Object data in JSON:
┌──

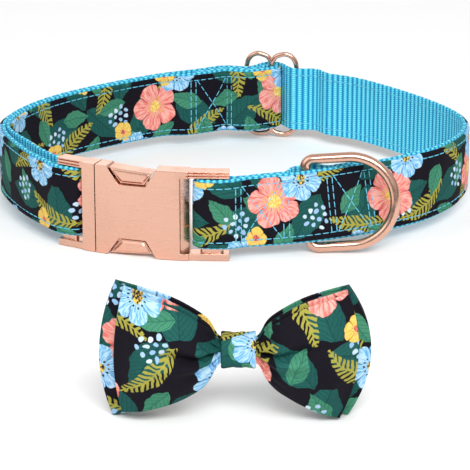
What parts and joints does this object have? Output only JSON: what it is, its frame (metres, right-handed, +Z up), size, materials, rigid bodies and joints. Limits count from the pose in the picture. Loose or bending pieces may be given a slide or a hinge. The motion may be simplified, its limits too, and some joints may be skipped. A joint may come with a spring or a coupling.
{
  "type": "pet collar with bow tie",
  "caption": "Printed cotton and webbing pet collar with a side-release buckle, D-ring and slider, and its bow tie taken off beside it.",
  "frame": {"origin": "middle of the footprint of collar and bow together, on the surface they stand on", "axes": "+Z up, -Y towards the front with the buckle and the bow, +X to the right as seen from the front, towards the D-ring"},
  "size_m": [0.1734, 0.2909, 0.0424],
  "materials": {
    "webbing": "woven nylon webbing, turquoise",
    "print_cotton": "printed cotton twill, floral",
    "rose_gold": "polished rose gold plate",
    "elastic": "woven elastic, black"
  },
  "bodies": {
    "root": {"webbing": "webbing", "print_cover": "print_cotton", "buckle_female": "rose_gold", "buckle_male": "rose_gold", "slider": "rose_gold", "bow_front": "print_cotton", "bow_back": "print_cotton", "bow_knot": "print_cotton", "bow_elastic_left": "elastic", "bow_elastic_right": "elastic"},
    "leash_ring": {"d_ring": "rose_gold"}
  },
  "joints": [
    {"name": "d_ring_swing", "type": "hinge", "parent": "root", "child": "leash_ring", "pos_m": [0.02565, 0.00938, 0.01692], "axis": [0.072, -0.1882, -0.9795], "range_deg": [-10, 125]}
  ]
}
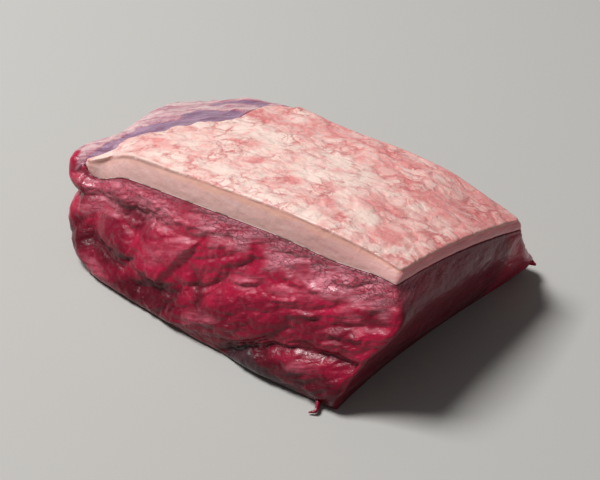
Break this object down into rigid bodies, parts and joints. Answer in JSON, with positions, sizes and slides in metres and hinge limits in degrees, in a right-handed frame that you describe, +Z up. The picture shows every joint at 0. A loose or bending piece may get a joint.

└──

[Work required] Please repeat the listing exactly, with nothing left out.

[Worked solution]
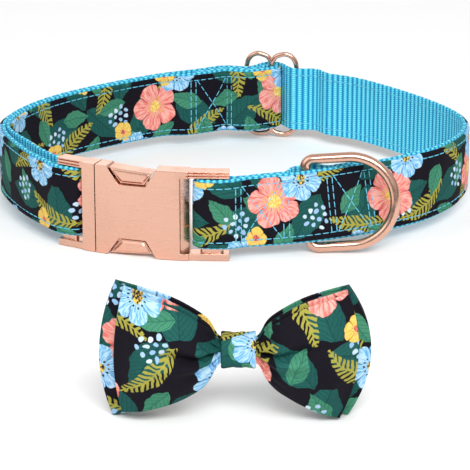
What parts and joints does this object have? Output only JSON: what it is, its frame (metres, right-handed, +Z up), size, materials, rigid bodies and joints. Limits count from the pose in the picture. Loose or bending pieces may be given a slide or a hinge. The motion may be simplified, its limits too, and some joints may be skipped. A joint may come with a spring or a coupling.
{
  "type": "pet collar with bow tie",
  "caption": "Printed cotton and webbing pet collar with a side-release buckle, D-ring and slider, and its bow tie taken off beside it.",
  "frame": {"origin": "middle of the footprint of collar and bow together, on the surface they stand on", "axes": "+Z up, -Y towards the front with the buckle and the bow, +X to the right as seen from the front, towards the D-ring"},
  "size_m": [0.1734, 0.2909, 0.0424],
  "materials": {
    "webbing": "woven nylon webbing, turquoise",
    "print_cotton": "printed cotton twill, floral",
    "rose_gold": "polished rose gold plate",
    "elastic": "woven elastic, black"
  },
  "bodies": {
    "root": {"webbing": "webbing", "print_cover": "print_cotton", "buckle_female": "rose_gold", "buckle_male": "rose_gold", "slider": "rose_gold", "bow_front": "print_cotton", "bow_back": "print_cotton", "bow_knot": "print_cotton", "bow_elastic_left": "elastic", "bow_elastic_right": "elastic"},
    "leash_ring": {"d_ring": "rose_gold"}
  },
  "joints": [
    {"name": "d_ring_swing", "type": "hinge", "parent": "root", "child": "leash_ring", "pos_m": [0.02565, 0.00938, 0.01692], "axis": [0.072, -0.1882, -0.9795], "range_deg": [-10, 125]}
  ]
}
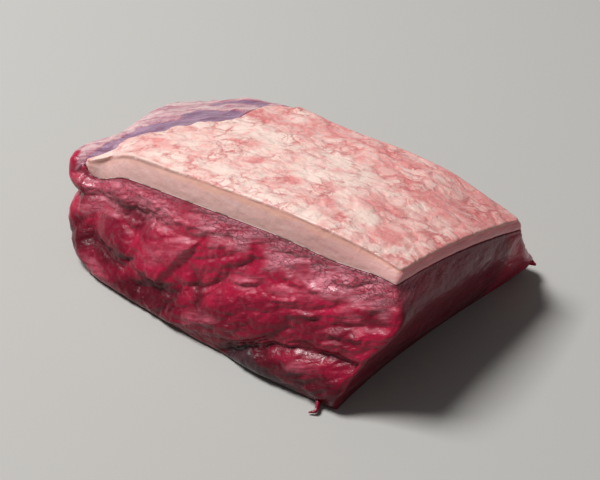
Break this object down into rigid bodies, parts and joints. Answer in JSON, with positions, sizes and slides in metres and hinge limits in degrees, in a right-handed frame that you describe, +Z up. The picture shows every joint at 0. A loose or bending piece may get a joint.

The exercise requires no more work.